## start Data section

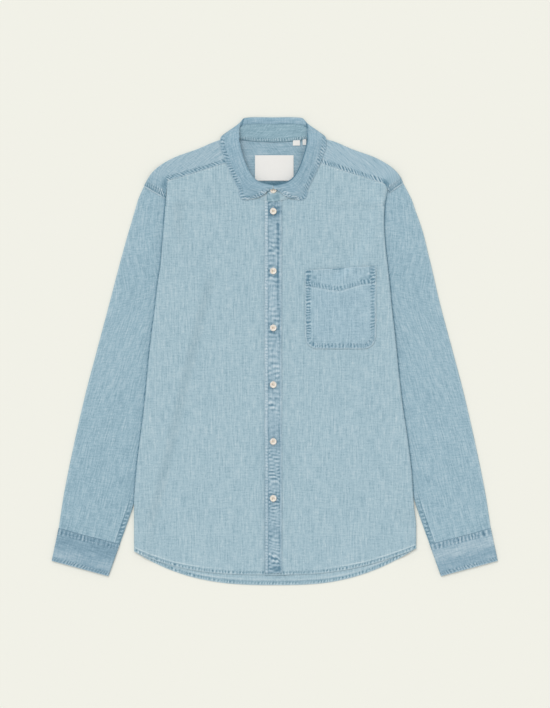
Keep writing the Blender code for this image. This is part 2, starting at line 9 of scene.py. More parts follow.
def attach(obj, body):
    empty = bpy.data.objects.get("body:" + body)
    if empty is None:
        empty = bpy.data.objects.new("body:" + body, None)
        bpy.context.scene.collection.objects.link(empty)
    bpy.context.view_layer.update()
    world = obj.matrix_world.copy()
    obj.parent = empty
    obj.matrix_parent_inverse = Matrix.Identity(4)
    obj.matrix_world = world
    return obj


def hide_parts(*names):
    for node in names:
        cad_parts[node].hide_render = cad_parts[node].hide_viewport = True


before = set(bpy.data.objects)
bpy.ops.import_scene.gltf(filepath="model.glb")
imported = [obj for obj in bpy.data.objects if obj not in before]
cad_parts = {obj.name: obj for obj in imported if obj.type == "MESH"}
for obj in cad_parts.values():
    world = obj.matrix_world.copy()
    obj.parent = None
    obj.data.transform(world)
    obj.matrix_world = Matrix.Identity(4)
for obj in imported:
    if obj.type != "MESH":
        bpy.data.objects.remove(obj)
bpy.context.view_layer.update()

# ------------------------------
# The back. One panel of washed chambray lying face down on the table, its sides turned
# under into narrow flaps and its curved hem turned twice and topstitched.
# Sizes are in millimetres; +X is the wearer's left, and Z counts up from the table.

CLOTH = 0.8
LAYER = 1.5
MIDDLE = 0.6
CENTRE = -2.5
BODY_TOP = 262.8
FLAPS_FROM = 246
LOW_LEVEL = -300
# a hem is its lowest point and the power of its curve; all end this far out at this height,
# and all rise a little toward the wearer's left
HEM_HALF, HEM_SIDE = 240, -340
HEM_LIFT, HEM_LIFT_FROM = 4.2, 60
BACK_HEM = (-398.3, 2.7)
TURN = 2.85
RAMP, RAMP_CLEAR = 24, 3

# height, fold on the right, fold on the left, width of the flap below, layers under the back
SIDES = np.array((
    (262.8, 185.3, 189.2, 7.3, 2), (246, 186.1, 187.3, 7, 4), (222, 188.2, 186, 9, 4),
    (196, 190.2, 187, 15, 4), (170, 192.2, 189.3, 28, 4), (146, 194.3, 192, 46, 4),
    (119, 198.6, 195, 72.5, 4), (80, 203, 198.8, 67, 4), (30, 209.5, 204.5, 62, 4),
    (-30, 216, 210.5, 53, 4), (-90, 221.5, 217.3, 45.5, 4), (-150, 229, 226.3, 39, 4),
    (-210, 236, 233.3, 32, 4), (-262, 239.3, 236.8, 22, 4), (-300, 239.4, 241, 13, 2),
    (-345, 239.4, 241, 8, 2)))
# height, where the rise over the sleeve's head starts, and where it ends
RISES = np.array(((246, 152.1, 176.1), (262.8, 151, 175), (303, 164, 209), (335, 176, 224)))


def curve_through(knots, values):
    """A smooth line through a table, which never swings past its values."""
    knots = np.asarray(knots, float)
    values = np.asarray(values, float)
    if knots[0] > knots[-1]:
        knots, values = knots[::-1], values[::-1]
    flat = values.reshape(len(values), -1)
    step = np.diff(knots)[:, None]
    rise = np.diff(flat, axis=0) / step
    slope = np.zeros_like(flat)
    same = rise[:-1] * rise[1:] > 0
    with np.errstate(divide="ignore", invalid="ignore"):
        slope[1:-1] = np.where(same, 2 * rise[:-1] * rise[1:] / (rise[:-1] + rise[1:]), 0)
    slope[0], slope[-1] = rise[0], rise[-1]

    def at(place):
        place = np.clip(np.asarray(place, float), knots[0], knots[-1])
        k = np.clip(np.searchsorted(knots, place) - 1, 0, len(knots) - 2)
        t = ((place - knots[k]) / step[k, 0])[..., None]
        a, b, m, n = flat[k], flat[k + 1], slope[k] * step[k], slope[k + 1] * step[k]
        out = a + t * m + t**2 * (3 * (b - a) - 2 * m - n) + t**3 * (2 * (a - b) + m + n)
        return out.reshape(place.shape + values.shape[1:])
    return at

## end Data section

▶ **Short problem**: Verbatim output is expected for the lines from the start of the data to the line in which "obj.parent = empty" appears, both included.

▶ **Written reply**:
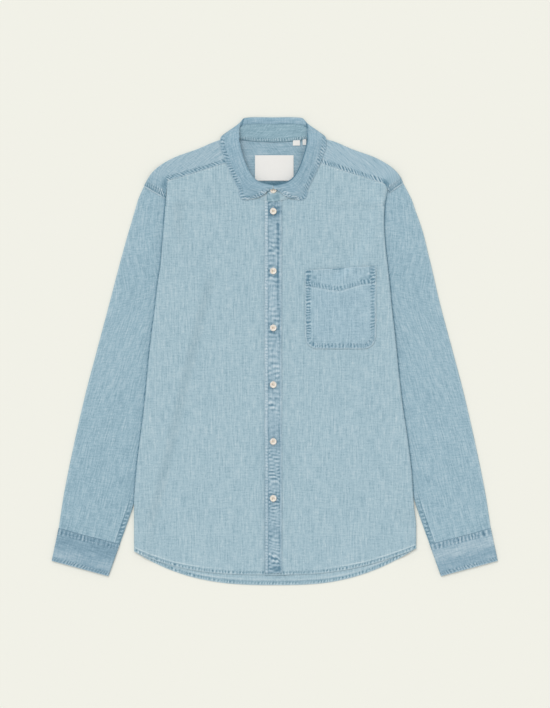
Keep writing the Blender code for this image. This is part 2, starting at line 9 of scene.py. More parts follow.
def attach(obj, body):
    empty = bpy.data.objects.get("body:" + body)
    if empty is None:
        empty = bpy.data.objects.new("body:" + body, None)
        bpy.context.scene.collection.objects.link(empty)
    bpy.context.view_layer.update()
    world = obj.matrix_world.copy()
    obj.parent = empty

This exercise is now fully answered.